Although most scholars emphasize their exploitation in Islamic contexts, enslaved women had a few protections in the dar-al-Islam. For instance, if her owner impregnated her, an enslaved woman became an umm walad (mother of a child) and could not be sold during a master’s lifetime. The enslaver would manumit an umm walad, and her children would be free, even if she might not be allowed to raise them (80). Christian Europe resisted attempts by enslaved people to invoke the status of umm walad. Still, some male owners did emancipate the children of slave concubines and mistresses and even designated some of them as heirs (83). Twelve to eighteen percent of enslavers in the Christian West were, meanwhile, women. In at least one case Barker discusses, such owners might reverse an absent husband’s disposition to manumit (36-37, 84).

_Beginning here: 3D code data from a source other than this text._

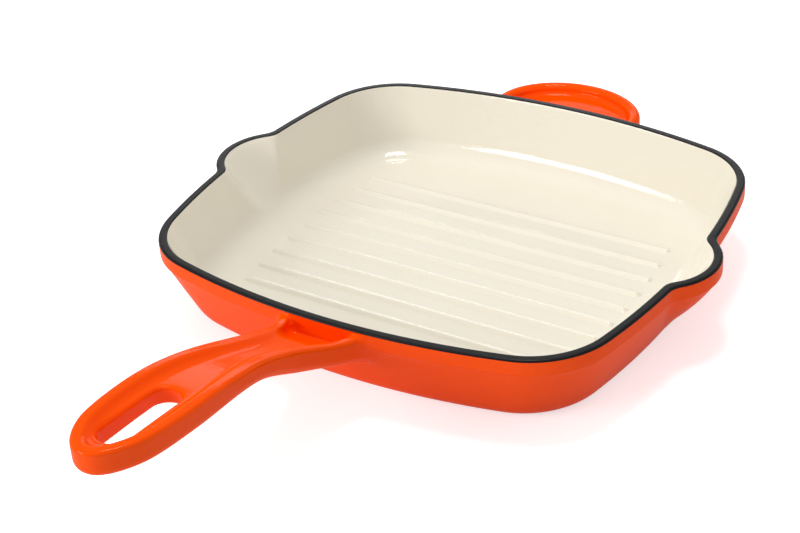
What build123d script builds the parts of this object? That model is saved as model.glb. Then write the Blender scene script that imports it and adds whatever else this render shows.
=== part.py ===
from build123d import *
from math import radians, tan
import os

# Square grill pan in enamelled cast iron, with a long handle, a helper handle and two pouring spouts.
# Millimetres. Z is up, the pan rests on Z = 0 and the origin is the centre of its underside.
# The long handle points along -Y, the helper handle along +Y and the spouts along -X and +X.

# Pan body: the rim seen from above
pan_width = 266.0              # outside, between the two sides with spouts, at the crown of their curve
pan_depth = 246.0              # outside, between the two sides with handles, at the crown of their curve
side_curve_radius = 380.0      # each side of the rim is a shallow arc
corner_radius = 45.0
rim_width = 4.8

# Pan body: the wall seen from the side
pan_height = 43.5
base_thickness = 6.0
collar_height = 8.5            # upright band under the rim
collar_step = 0.8              # the wall below the band stands back by this much
outer_wall_slope = 22.5        # degrees from upright
inner_wall_slope = 18.5
outer_foot_corner = 41.0       # corner radius of the wall where it would meet the resting plane
inner_foot_corner = 36.0       # corner radius of the wall where it would meet the cooking floor
outer_base_radius = 12.0
inner_base_radius = 14.0
rim_outer_edge_radius = 1.2

# Pouring spouts at the middle of both X sides
spout_centre_x = 113.0
spout_mouth_radius = 31.0      # outside, at the rim
spout_blend_radius = 2.5       # between the spout and the side of the rim
spout_groove_depth = 34.0
spout_groove_slope = 36.5      # degrees from upright, of the groove's slanting cylinder
spout_bulge_middle_height = 19.1
spout_bulge_middle_x = 111.5
spout_bulge_middle_radius = 19.0
spout_bulge_foot_height = 3.2
spout_bulge_foot_x = 110.0
spout_bulge_foot_radius = 3.0

# Grill ribs on the cooking floor, parallel to X
rib_count = 9
rib_pitch = 15.1
rib_length = 190.0
rib_shortening = 4.6           # the outermost ribs end this much earlier at each end
rib_radius = 3.0
rib_sink = 0.6                 # depth of the rib's round centre below the floor

# Enamel
enamel = 0.5                   # thickness of every coat
rim_skirt = 1.0                # height of the rim's coat down the outside

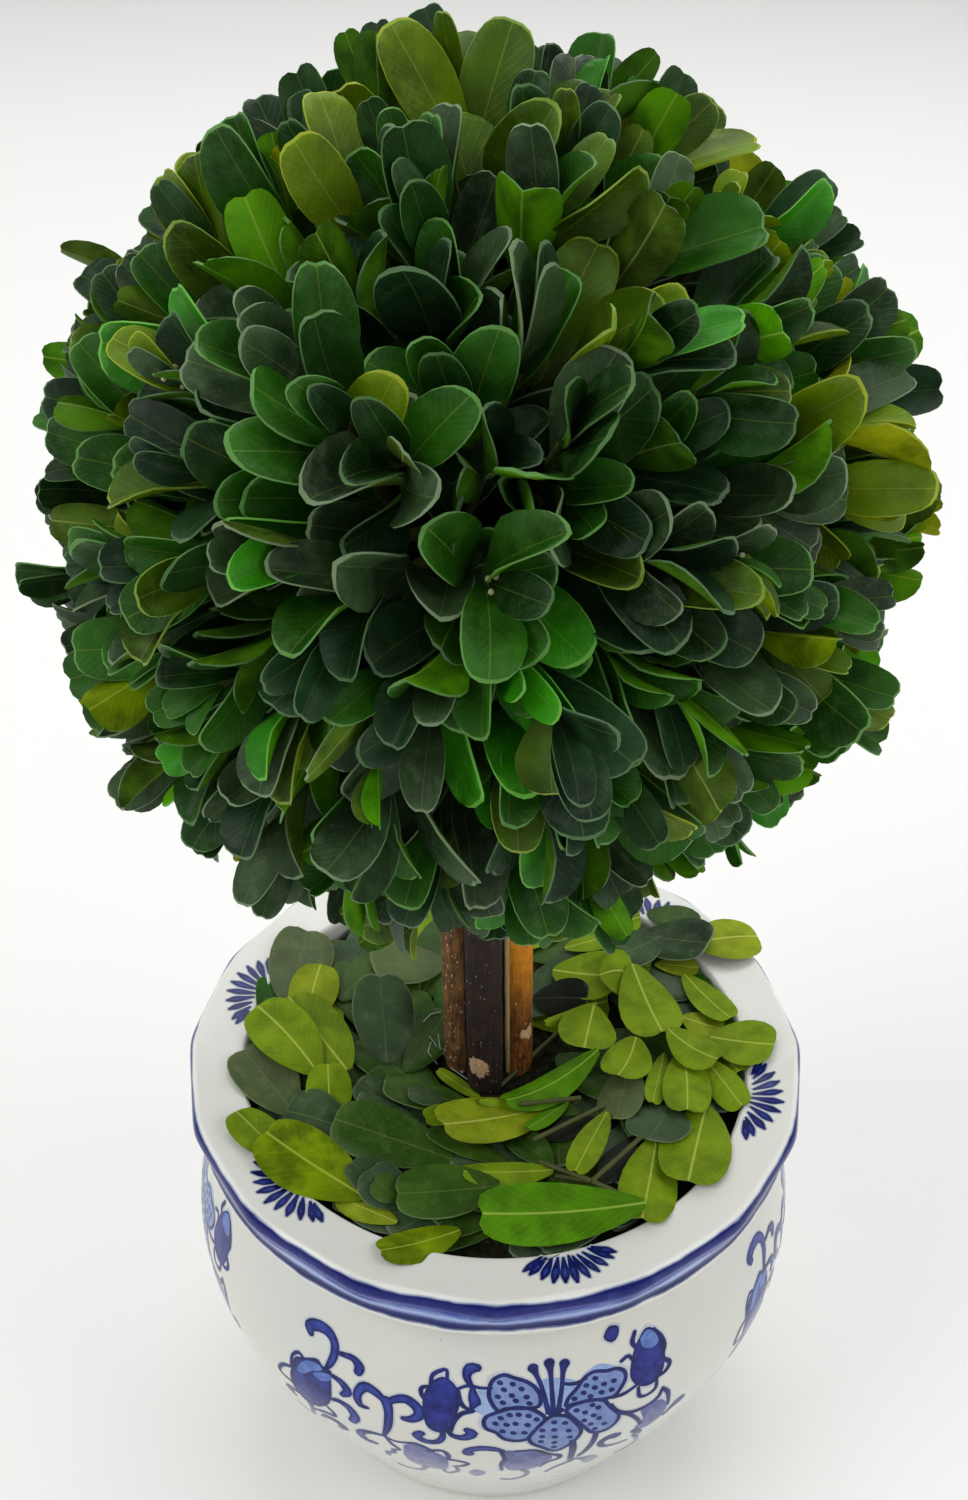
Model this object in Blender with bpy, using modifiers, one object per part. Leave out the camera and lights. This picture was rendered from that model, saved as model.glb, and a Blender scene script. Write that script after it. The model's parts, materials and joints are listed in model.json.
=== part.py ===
"""Potted ball topiary of preserved boxwood: a clipped leaf ball on three bundled sticks, in a glazed pot.

The origin is the middle of the pot's flat underside, +Z is up, and the pot's front is at -Y.
Lengths are in metres, and MM turns the millimetre sizes below into them.
"""

import math
import random

import bmesh
import bpy
from mathutils import Matrix, Vector
from mathutils.bvhtree import BVHTree

MM = 0.001
OBJECT_NAME = "boxwood_ball_topiary"
SEED = 7

# Clearance between two pieces that rest on or pass each other.
GAP = 0.3 * MM
# Points nearer to each other than this are one.
WELD = 0.001 * MM

# Pot: a bulbous glazed bowl with a wide flat rim turned in over the mouth and a lobed lip.
POT_HEIGHT = 93 * MM
POT_STEPS = 48
WALL = 4.5 * MM
FLOOR = 6 * MM
FLOOR_RADIUS = 31 * MM
MOUTH_RADIUS = 47.3 * MM
MOUTH_DEPTH = 7.2 * MM
MOUTH_ROUND = 0.8 * MM
RIM_RADIUS = 57.5 * MM
RIM_DROP = 1.3 * MM
LIP_HEIGHT = 9 * MM
LIP_ROUND = 0.8 * MM
LOBES = 16
LOBE_DEPTH = 0.5 * MM
LOBE_FADE = 0.6 * LIP_HEIGHT
POT_SHARP_DEG = 40
# The lip's outer side under its edge: depth below the rim and radius.
LIP_MM = ((2.4, 58.1), (5, 57.6), (9, 56.4), (12.6, 54.2))
# Outside of the body: depth below the rim and radius.
BODY_MM = ((14, 53.6), (23, 56.6), (35, 59.1), (46, 58.2), (58, 54.3), (70, 49.3), (80, 44.9), (89, 41.2))
POINTS_PER_SPAN = 2
INSIDE_DEPTH = 76 * MM
FOOT_RADIUS = 39.5 * MM
FOOT_BEVEL = 0.8 * MM

# Foam plug that holds the sticks. It passes through the mouth and stands on the pot's floor.
FOAM_RADIUS = MOUTH_RADIUS - GAP
FOAM_TOP = 82 * MM
FOAM_FOOT_RADIUS = 36 * MM
FOAM_SHOULDER = 28 * MM
# The foam's rounded foot: its height as a share of the shoulder's, its flat's share of its radius.
FOAM_ROUND = 0.3
FOAM_FLAT = 0.8
FOAM_STEPS = 32

# Three sticks, bundled as one stem: each one's offset from the bundle's middle line.
STEM_OFFSETS_MM = {"stem_left": (-4.9, 2.9), "stem_middle": (-0.4, -3.3), "stem_right": (5.3, 2.2)}
STEM_RADIUS_FOOT = 3.6 * MM
STEM_RADIUS_TOP = 3.35 * MM
STEM_FOOT = 40 * MM
STEM_TOP = 188 * MM
STEM_POINTS = 8
STEM_ROUNDNESS = 3
STEM_BOW = 0.5 * MM
# The bundle's middle where it leaves the bed of leaves. From there it leans to the ball's middle.
BUNDLE_X = -1.4 * MM
BUNDLE_HEIGHT = 84 * MM
BUNDLE_RADIUS = 10.2 * MM

# Leaf ball.
BALL_CENTRE = Vector((-3.5 * MM, 0, 203 * MM))
BALL_RADIUS = 67 * MM
CORE_RADIUS = 48.5 * MM
CORE_SUBDIVISIONS = 3
SPRIGS = 50
SPRIG_SINK = 4 * MM
TWIG_LENGTH = 6 * MM
BRANCH_LENGTH = 6 * MM
FORK_SPREAD = math.radians(52)
LOWER_PAIR = -0.3
UPPER_PAIR = 0.92
SPRIG_TILT = 0.22
TWIG_RADIUS = 1.2 * MM
TWIG_SIDES = 3
TWIG_TAPER = 0.8
LEAF_SINK = 0.3 * MM
LEAF_LENGTH_MM = (18, 24)
LEAF_SHORTEST = 13 * MM
LEAF_SLENDERNESS = (0.55, 0.68)
LEAF_SPREAD_DEG = (18, 62)
LEAF_THICKNESS = 0.9 * MM
LEAF_CUP = (-0.06, 0.10)
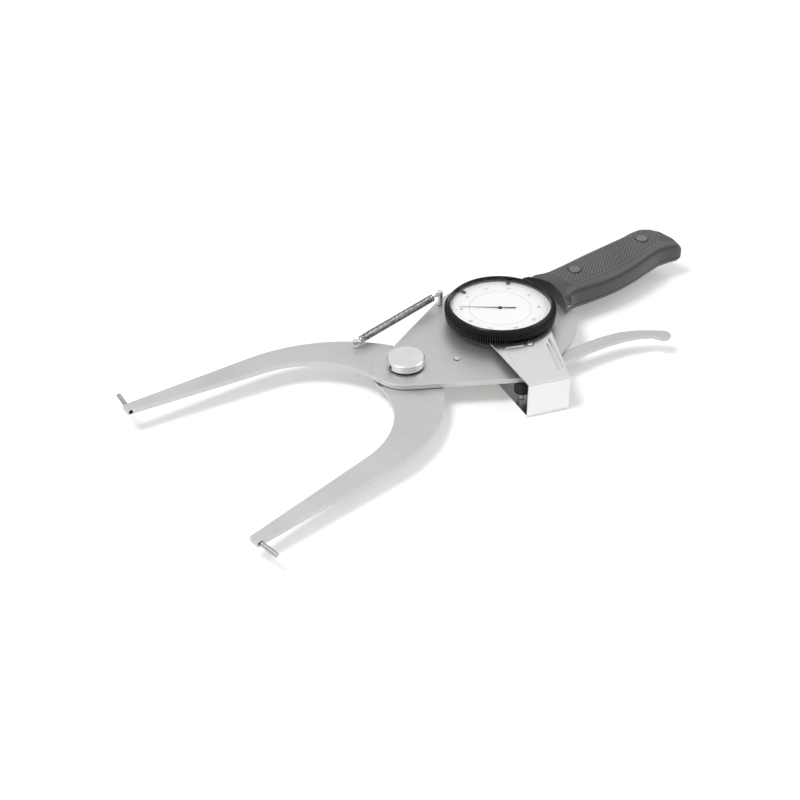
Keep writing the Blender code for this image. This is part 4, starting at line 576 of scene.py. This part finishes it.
def bezel():
    """Bezel with its knurl, the crystal and the dial with its graduations."""
    axis = at(DIAL_REACH, 0)
    profile = rounded_profile((
        (27.6, 4.2), (29.2, 4.2, 0.2), (29.4, 4.6, 0.1), (29.7, 8.4, 0.1), (29.7, 9.2, 0.35),
        (28.0, 11.05, 0.1), (27.3, 11.8, 0.25), (26.7, 11.8, 0.2), (26.7, 8.6, 0.1), (27.6, 8.6)), 3)
    ring = turned("bezel", profile, axis, 720, knurl)
    add_piece("bezel", ring, black_enamel, "bezel", ("bezel_ring",), sharp=60)
    softened("crystal", 0.15 * MM, crystal_glass, "bezel")
    face = turned("dial", rounded_profile((
        (1.2, 7.8), (27.3, 7.8), (27.3, DIAL_TOP, 0.1), (1.2, DIAL_TOP, 0.1))), axis, 128)
    add_piece("dial", face, dial_enamel, "bezel", ("dial_face",))
    marks = grow("dial marks", dial_mark_tree(), {
        "Count": 100, "Radius": 25.6 * MM, "Middle": at(DIAL_REACH, 0, DIAL_TOP + 0.01),
        "Length": 1.4 * MM, "Width": 0.12 * MM, "Thickness": 0.03 * MM, "Fifth": 1.4, "Tenth": 1.8,
        "Finish": dial_ink})
    over = DIAL_TOP + 0.02
    inner = turned("inner line", ((16.4, DIAL_TOP), (16.54, DIAL_TOP), (16.54, over), (16.4, over)),
                   axis, 128)
    add_piece("dial_marks", joined("dial marks", (marks, inner)), dial_ink, "bezel")
    dial_numbers()


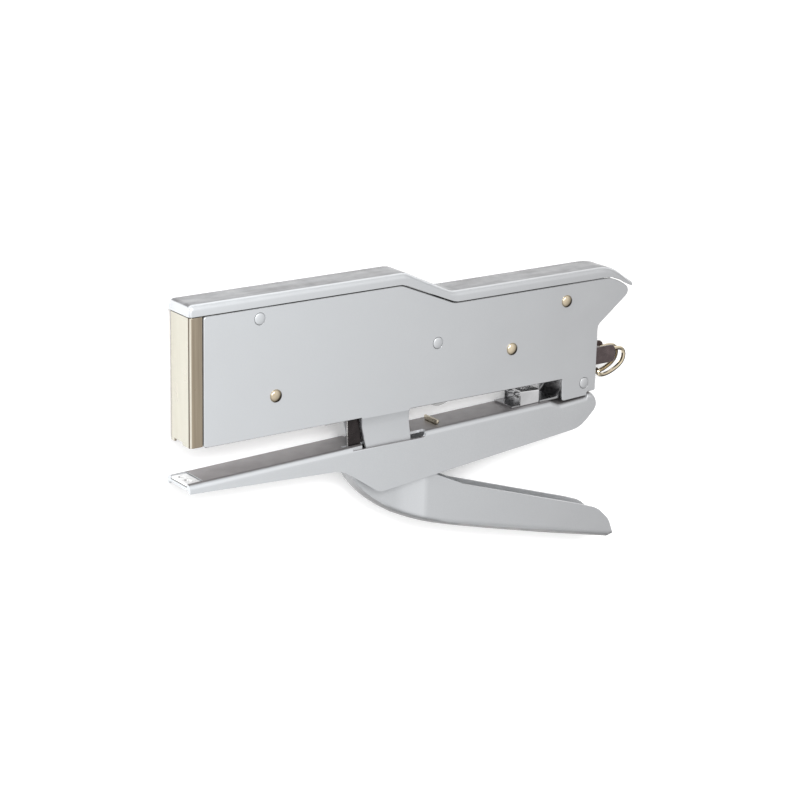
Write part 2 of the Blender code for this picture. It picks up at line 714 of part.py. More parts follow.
def handle_half(x):
    """Narrow between the body's tabs, then as wide as the arm allows, and rounded at the end."""
    start, end = 72.0, 82.0
    if x <= start:
        return HANDLE_NOSE_HALF
    if x < end:
        blend = (x - start) / (end - start)
        blend = blend * blend * (3 - 2 * blend)
        return HANDLE_NOSE_HALF + (HANDLE_HALF - HANDLE_NOSE_HALF) * blend
    return HANDLE_HALF


def make_handle():
    bottom = [(p[0], p[1]) for p in handle_bottom_path()]
    rings = []
    for x in HANDLE_STATIONS:
        low, high = height_at(bottom, x), handle_top_height(x)
        slope = (height_at(bottom, x + 0.5) - height_at(bottom, x - 0.5)) if x > HANDLE_FRONT + 0.5 else -1.9
        floor = min(HANDLE_WALL * math.hypot(1, slope), 0.45 * (high - low))
        rings.append(channel_ring(x, low, high, handle_half(x), HANDLE_WALL, floor, 2.6))
    handle = part("handle", loft(rings), "handle", "silver_paint", bevel=0.15)
    cut(handle, prism(circle(HANDLE_PIVOT, RIVET_RADIUS + PIN_CLEARANCE), -7, 7), "pivot_hole")
    cut(handle, prism(circle(LINK_PIN, 0.9 + PIN_CLEARANCE), -7, 7), "link_hole")
    return handle


def make_link_pin():
    """Short pin from the handle's nose into the slot of the lever's foot."""
    return part("link_pin", lathe(pin_profile(-3.5, 4.6, 0.9), LINK_PIN, "z", 12), "handle", "bright_steel")


# ---------------------------------------------------------------- hammer lever and driver

BEAM_BOTTOM = 24.6


def lever_outline():
    """Beam over the magazine, one leg down to the link pin, and the tongue that works the driver."""
    return fillet([
        (-3.1, 27.9, 0), (-3.1, 29.4, 0.4), (10.5, 29.4, 0.5), (13.0, LEVER_TOP, 1), (138.2, LEVER_TOP, 4.4),
        (138.2, 21.4, 4.4), (129.0, 21.4, 3), (122.0, BEAM_BOTTOM, 3), (61.0, BEAM_BOTTOM, 4), (61.0, 1.6, 1),
        (55.6, 0.6, 0.5), (56.4, -9.0, 1), (57.6, -11.6, 1), (57.6, -17.7, 2.2), (49.6, -17.7, 2.3),
        (51.8, -10.0, 1), (51.4, 1.0, 2), (46.0, 6.0, 2), (46.0, BEAM_BOTTOM, 4),
        (12.0, BEAM_BOTTOM, 1.5), (12.0, 27.9, 0.5)], 3)


def make_hammer_lever():
    """Folded steel channel. Its near side runs down past the magazine to the handle's nose."""
    slot = capsule(52.3, 54.1, LINK_PIN[1], 0.9 + 2 * PIN_CLEARANCE, 6)
    solid = prism(lever_outline(), -LEVER_OUTER, LEVER_OUTER,
                  [circle(LEVER_PIVOT, RIVET_RADIUS + 0.1), slot])
    lever = part("hammer_lever", solid, "hammer", "dark_steel")
    web = LEVER_TOP - 1.2
    hollow = prism([(13.6, -30), (145, -30), (145, 35), (121, 35), (121, web), (13.6, web)],
                   -LEVER_INNER, LEVER_INNER)
    cut(lever, hollow, "hollow")
    cut(lever, block(30, 70, -30, BEAM_BOTTOM, -8, 0), "far_side")
    trim = block(-6, 11.6, 20, 35, 2.0, 8)
    cut(lever, merge(mirrored(trim), trim), "tongue_sides")
    return lever


def make_lever_spring():
    """Torsion spring on the lever's pivot: one arm under the lever's web, one on the rear rivet."""
    radius, wire_radius, turns = 2.6, 0.35, 3.5
    centre = Vector((*LEVER_PIVOT, 0))
    steps = 14
    count = int(turns * steps)
    reach = 1.7
    route = [Vector((114.0, 28.4, -reach)), Vector((124.0, 28.45, -reach))]
    for i in range(count + 1):
        turn = math.pi / 2 - math.tau * i / steps
        route.append(centre + Vector((radius * math.cos(turn), radius * math.sin(turn),
                                      reach * (2 * i / count - 1))))
    route += [Vector((124.0, 20.0, reach)), Vector((113.6, 16.0, reach))]
    return wire("lever_spring", route, wire_radius, "body", "bright_steel")


def make_driver_blade():
    """Blade behind the front plate, hung on the lever's tongue."""
    bottom, top, half = 5.6, 33.5, 2.8
    window = box_outline(27.3, -2.2, 30.2, 2.2)
    return part("driver_blade", prism(box_outline(bottom, -half, top, half), DRIVER_FRONT, DRIVER_BACK, [window],
                                      along="x"), "driver", "bright_steel")


# ---------------------------------------------------------------- staple pusher and its rear catch

SHOE_FRONT = -1.7
SHOE_BACK = 9.6
CATCH_FRONT = BODY_REAR + 1.2
CATCH_REAR = 157.5
LOOP_WIRE = 0.7


def make_pusher_shoe():
    half, foot = 2.6, RAIL_TOP + 0.35
    outline = fillet([(foot, -half, 0.3), (8.3, -half, 0.8), (8.3, half, 0.8), (foot, half, 0.3)])
    return part("pusher_shoe", prism(outline, SHOE_FRONT, SHOE_BACK, [circle((ROD_Y, 0), ROD_RADIUS + GAP, 16)],
                                     along="x"), "pusher", "dark_steel", bevel=0.12)


def make_pusher_rod():
    """Thin rod through the shoe and the spring, set in the catch's front wall."""
    end = CATCH_FRONT + 1.1
    profile = [(0.2, 0), (0.2, ROD_RADIUS - 0.15), (0.4, ROD_RADIUS), (end, ROD_RADIUS), (end, 0)]
    return part("pusher_rod", lathe(profile, (ROD_Y, 0), "x", 12), "rod", "bright_steel")


def make_pusher_spring():
    route = coil((SHOE_BACK + 0.35, ROD_Y, 0), (CATCH_FRONT - 0.3, ROD_Y, 0), 1.22, 34,
                 ((0, 1, 0), (0, 0, 1)), 8)
    return wire("pusher_spring", route, 0.17, "rod", "bright_steel", resolution=0)


def make_catch():
    """Folded catch that closes the magazine, with an eye for the pull loop."""
    outline = fillet([(CATCH_FRONT, 1.75, 0.4), (CATCH_REAR, 1.75, 1.3), (CATCH_REAR, 7.55, 2.0),
                      (CATCH_FRONT, 7.55, 0.4)])
    catch = part("rear_catch", prism(outline, -3.5, 3.5), "rod", "catch_steel", bevel=0.15)
    cut(catch, block(CATCH_FRONT + 1.5, CATCH_REAR + 2, 2.6, 9, -2.75, 2.75), "hollow")
    x, y = LOOP_PIVOT
    eye = prism(fillet([(CATCH_FRONT + 1.2, y - 1.6, 0), (x + 1.6, y - 1.6, 1.55), (x + 1.6, y + 1.6, 1.55),
                        (CATCH_FRONT + 1.2, y + 1.6, 0)]), -0.9, 0.9, [circle(LOOP_PIVOT, LOOP_WIRE + PIN_CLEARANCE, 16)])
    join(catch, eye, "eye")
    cut(catch, prism(circle((ROD_Y, 0), ROD_RADIUS + PIN_CLEARANCE, 12), CATCH_FRONT - 1, CATCH_FRONT + 1.25,
                     along="x"), "rod_hole")
    return catch


def make_pull_loop():
    """Closed wire loop that hangs on the catch and curls under it."""
    x, y = LOOP_PIVOT
    half = 1.85
    side = [(x + 1.1, y), (158.4, 5.7), (161.3, 5.2), (162.4, 3.4), (161.9, 1.2), (160.3, -0.4),
            (158.0, -1.6), (155.8, -2.35), (153.5, -2.65), (151.9, -2.0)]
    end = (152.0, -0.9)
    near = [(x, y, 0.0), (x, y, half - 0.7), (x + 0.25, y, half - 0.1)]
    near += [(a, b, half) for a, b in side] + [(end[0], end[1] - 0.2, half - 0.3), (*end, 0.8)]
    far = [(a, b, -c) for a, b, c in reversed(near[1:])]
    return wire("pull_loop", spline_route(near + far, 3, cyclic=True), LOOP_WIRE, "loop", "nickel", cyclic=True,
                resolution=2)


# ---------------------------------------------------------------- whole tool

def build():
    clear_scene()
    make_carriers()
    make_side_plate("side_plate_near", 1)
    make_side_plate("side_plate_far", -1)
    make_top_cover()
    make_front_plate()
    make_magazine()
    make_staple_rail()
    make_rivets()
    make_handle_pivot_pin()
    make_lower_arm()
    make_anvil_plate()
    make_pivot_bracket()
    make_spring_box()
    make_web_lug()
    make_arm_spring()
    make_handle()
    make_link_pin()
    make_hammer_lever()
    make_lever_spring()
    make_driver_blade()
    make_pusher_shoe()
    make_pusher_rod()
    make_pusher_spring()
    make_catch()
    make_pull_loop()


build()
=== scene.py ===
"""Looks for the plier stapler: metal finishes, finer round pieces, floor, lights and camera.

Lengths are in metres in the row frame: X to the tool's rear, Y to the top of its body, Z through
its width. The tool lies on its far side, on the floor at Z = 0.
"""
import math

import bmesh
import bpy
from mathutils import Matrix, Vector


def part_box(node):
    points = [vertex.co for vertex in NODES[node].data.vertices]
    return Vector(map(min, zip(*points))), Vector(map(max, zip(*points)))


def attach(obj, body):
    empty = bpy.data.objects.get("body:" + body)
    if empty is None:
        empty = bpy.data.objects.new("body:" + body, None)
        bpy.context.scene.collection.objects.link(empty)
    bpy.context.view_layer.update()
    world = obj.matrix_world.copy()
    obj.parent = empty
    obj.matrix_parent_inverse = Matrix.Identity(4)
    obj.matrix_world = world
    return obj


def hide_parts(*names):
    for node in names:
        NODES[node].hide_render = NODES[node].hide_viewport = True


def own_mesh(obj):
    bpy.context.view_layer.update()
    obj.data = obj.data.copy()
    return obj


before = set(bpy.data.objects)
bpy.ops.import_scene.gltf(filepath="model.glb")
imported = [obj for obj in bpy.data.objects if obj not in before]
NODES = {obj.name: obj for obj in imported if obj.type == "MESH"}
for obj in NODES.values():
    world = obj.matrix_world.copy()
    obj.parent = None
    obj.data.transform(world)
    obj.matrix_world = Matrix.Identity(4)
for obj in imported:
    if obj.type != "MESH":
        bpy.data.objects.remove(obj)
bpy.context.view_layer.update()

MM = 0.001
MID_Z = 6.5 * MM                # middle of the tool's width
CREASE = math.radians(32)       # bends over this stay sharp in the shading

# Noise runs from 0 to 1, mostly between these two
NOISE_LOW, NOISE_HIGH = 0.3, 0.7

# Colours, linear
PAINT = (0.59, 0.61, 0.63)
PAINT_REAR_SHADE = (0.42, 0.425, 0.435)
PAINT_CLOUD = (0.54, 0.55, 0.56)
PAINT_FLAKE = (0.74, 0.75, 0.76)
WEB_PAINTED_SHADE = (0.22, 0.20, 0.20)
TOP_PAINTED_SHADE = (0.13, 0.13, 0.135)
UNDERSIDE_PAINTED_SHADE = (0.10, 0.095, 0.095)
FRONT_FACE = (0.55, 0.535, 0.47)
FRONT_FOLD_PAINTED_SHADE = (0.055, 0.035, 0.025)
FRONT_PAINTED_HIGHLIGHT = (0.9, 0.88, 0.8)
FRONT_SIDE_PAINTED_SHEEN = (0.85, 0.82, 0.72)
FRONT_STREAK = (0.42, 0.36, 0.27)
RIVET_PAINTED_SHADE = (0.05, 0.034, 0.022)
RIVET_NICKEL = (0.70, 0.60, 0.44)
LOOP_NICKEL = (0.62, 0.54, 0.40)
NICKEL = (0.72, 0.66, 0.53)
NICKEL_TARNISH_AND_REFLECTION = (0.30, 0.25, 0.19)
STEEL = (0.60, 0.60, 0.60)
CHROME = (0.74, 0.74, 0.75)
BLUED_AND_PAINTED_SHADE = (0.022, 0.018, 0.018)
CATCH_BROWN_AND_PAINTED_SHADE = (0.085, 0.066, 0.066)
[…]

Throughout her study, Barker is legitimately critical of “Christian amelioration narratives,” “Marxist narratives of modern production,” or “generational chauvinism”– all of which, she argues, have led scholars to variously underestimate the ubiquitousness of the slave trade in the medieval Mediterranean, or imagine that it engendered a level of moral censure for which there would be no evidence until centuries later (5-13, 209-212). This book is missing a more explicit link to the work of scholars like Hartman and Paton, who have studied the enslavement of women during the eighteenth- and nineteenth-century Atlantic. They, and others, discuss parallels between this later era and many of the circumstances Barker describes, including the shaming women faced in the marketplace and the possibility of rape, torture, or even murder at a master’s hands (74-84, 88-90, 98-104, 108-113). Nevertheless, if it is left to the reader to make these connections, That Most Precious Merchandise is no less valuable for illuminating a lesser-known period in a long and tragic history.